Cuarto: pérdida de calidad gubernamental. Si cada borrador,
cada memo y cada análisis lo arranca una IA, existe el riesgo de
atrofiar habilidades que el sector público necesita conservar:
escritura clara, pensamiento crítico, capacidad de síntesis, memoria
institucional.
¿Qué hacemos con todo esto? Algunos marcos ya pusieron la vara. La
UE avanzó con el AI Act, en vigor desde el 1 de agosto de 2024, que
ordena la casa por niveles de riesgo y marca límites claros (p. ej.,
prohíbe “social scoring” gubernamental). No resuelve todo, pero
establece un piso común para adquisiciones, evaluaciones y
transparencia, con un cronograma que escala obligaciones en 2025 y
2026. En EE. UU., la Oficina de Presupuesto (OMB) emitió memorandos
que exigen inventarios de casos de uso, responsables de IA, gestión
de riesgos y reglas de compra específicas para evitar cajas negras y
asegurar portabilidad. Otra vez: no es “sí o no a la IA”, es “sí,
con guardarails”.
Imaginemos ahora efectos colaterales menos obvios. En economía
política, la IA puede favorecer una “burocracia de la
verosimilitud”: documentos perfectos, lenguaje impecable, argumentos
bien formateados, pero con premisas débiles.

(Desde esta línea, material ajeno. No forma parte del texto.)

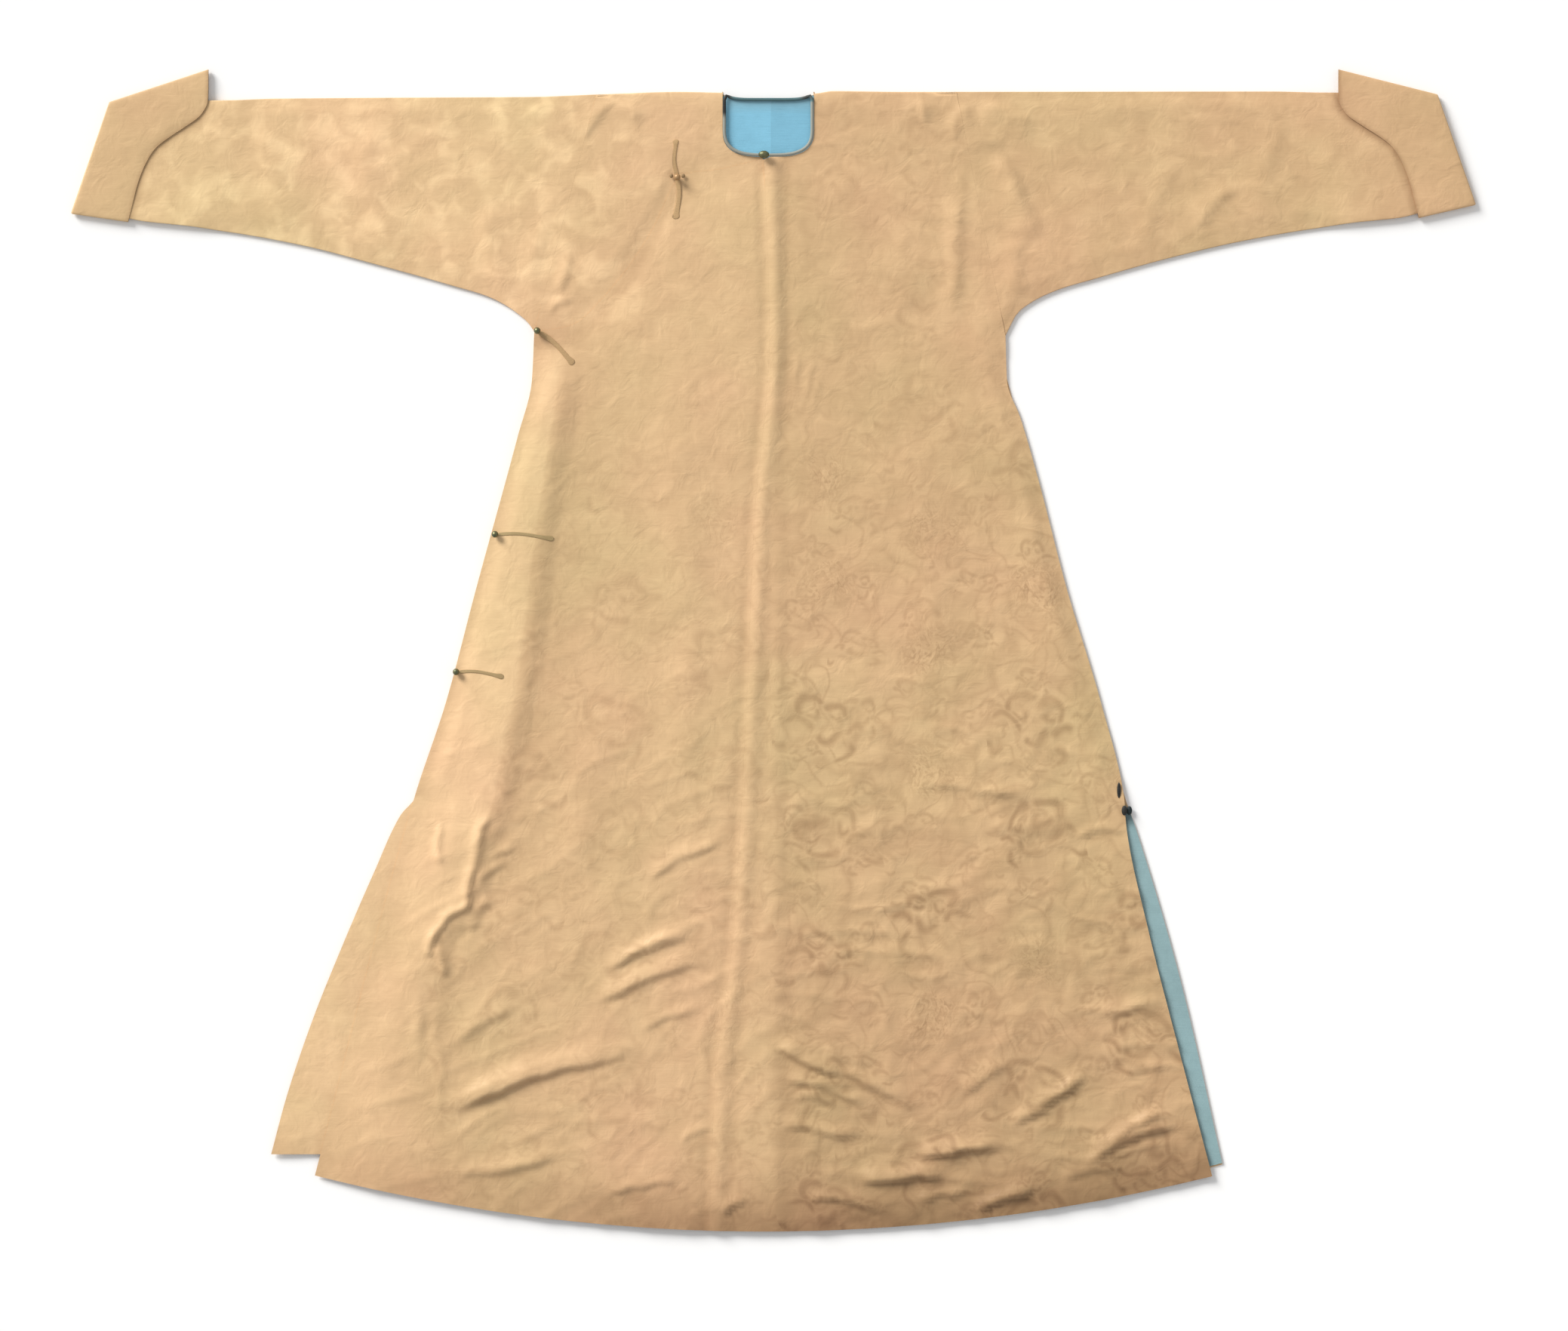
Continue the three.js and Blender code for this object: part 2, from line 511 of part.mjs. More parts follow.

La forma tapa la
sustancia y la velocidad abruma el escrutinio ciudadano. Otro
efecto: delegación de responsabilidad institucional. Si una decisión
salió mal, siempre existirá la tentación de culpar al sistema: la
herramienta recomendó. La responsabilidad no se delega totalmente,
pero se puede diluir. Y ahí perdemos todos.
¿Y los escenarios distópicos? No hace falta ir a ciencia
ficción.
Uno: un piloto “experimental” de análisis para asignar inspecciones
identifica barrios “de riesgo” combinando datos de denuncias,
consumo eléctrico y redes sociales. A corto plazo mejora la tasa de
hallazgos. A mediano, refuerza sesgos territoriales, parecerá
“confirmar” estigmas y encenderá un círculo vicioso de vigilancia
selectiva.
Dos: un asistente ciudadano ultra realista responde que no
corresponde tu reclamo porque “no cumplís criterio X”, pero el
criterio X está codificado en un modelo que nadie puede auditar. El
algoritmo se vuelve ley de facto. Tres: propaganda sintética
hipersegmentada, imposible de detectar a simple vista, diseñada por
agentes que prueban miles de variantes por minuto y aprenden de tus
respuestas. La conversación cívica, ya frágil, se convierte en un
enjambre de susurros invisibles.
También hay escenarios virtuosos que vale la pena perseguir. Un
Estado que crea su “Asesor Ciudadano”: conocimiento público (leyes,
jurisprudencia, estadísticas, manuales) curado y versionado, listo
para que cualquier modelo —propio o de terceros— responda con citas
y trazabilidad. Un repositorio de información y evaluaciones
abierto, con métricas públicas de calidad, sesgo y robustez. Modelos
soberanos o desplegados en nubes con garantías para información
sensible, y “cajas de vidrio” (system cards, reglas de uso, logging
auditable) accesibles por la ciudadanía. Y un principio simple:
derecho a una vía humana para impugnar una decisión asistida por IA.
Para llegar ahí, propongo cinco reglas prácticas:
- Propósito claro. Toda IA en gobierno debe responder a un problema público específico y medirse contra resultados reales (tiempos de espera, acceso, calidad de servicio), no contra métricas de vanidad tecnológica.
- Datos con gobernanza. Sin catálogos, calidad, permisos y trazabilidad de datos, no hay IA responsable. Publicar metadatos y políticas es tan importante como publicar código.
- Humano al mando. “Human-in-the-loop” con atribuciones de veto y registro de por qué se aceptó o rechazó una salida del modelo. La historia de decisiones es auditable.
- Procurement inteligente. Cláusulas de soberanía y portabilidad, benchmarks de desempeño, pruebas de robustez y sesgo antes de firmar, derecho a inspección posterior. Nada de lock-in sin plan de salida.
- Transparencia radical. Etiquetar interacciones automatizadas con trazabilidad y auditoría” (qué se preguntó, qué respondió el modelo, con qué fuentes), resguardando datos personales. Cuanta más transparencia, menos suspicacia.
¿Es positivo o negativo que los gobiernos usen IA? Mal planteada la pregunta. La IA no es buena ni mala: es poder. Y el poder se regula, se equilibra y se rinde. Si la usamos para ensanchar derechos, simplificar la vida cotidiana y abrir la caja negra del Estado, será un avance civilizatorio. Si la usamos para apretar tornillos de control, tercerizar criterio y maquillar decisiones, será otra vuelta de tuerca a lo que ya no funciona.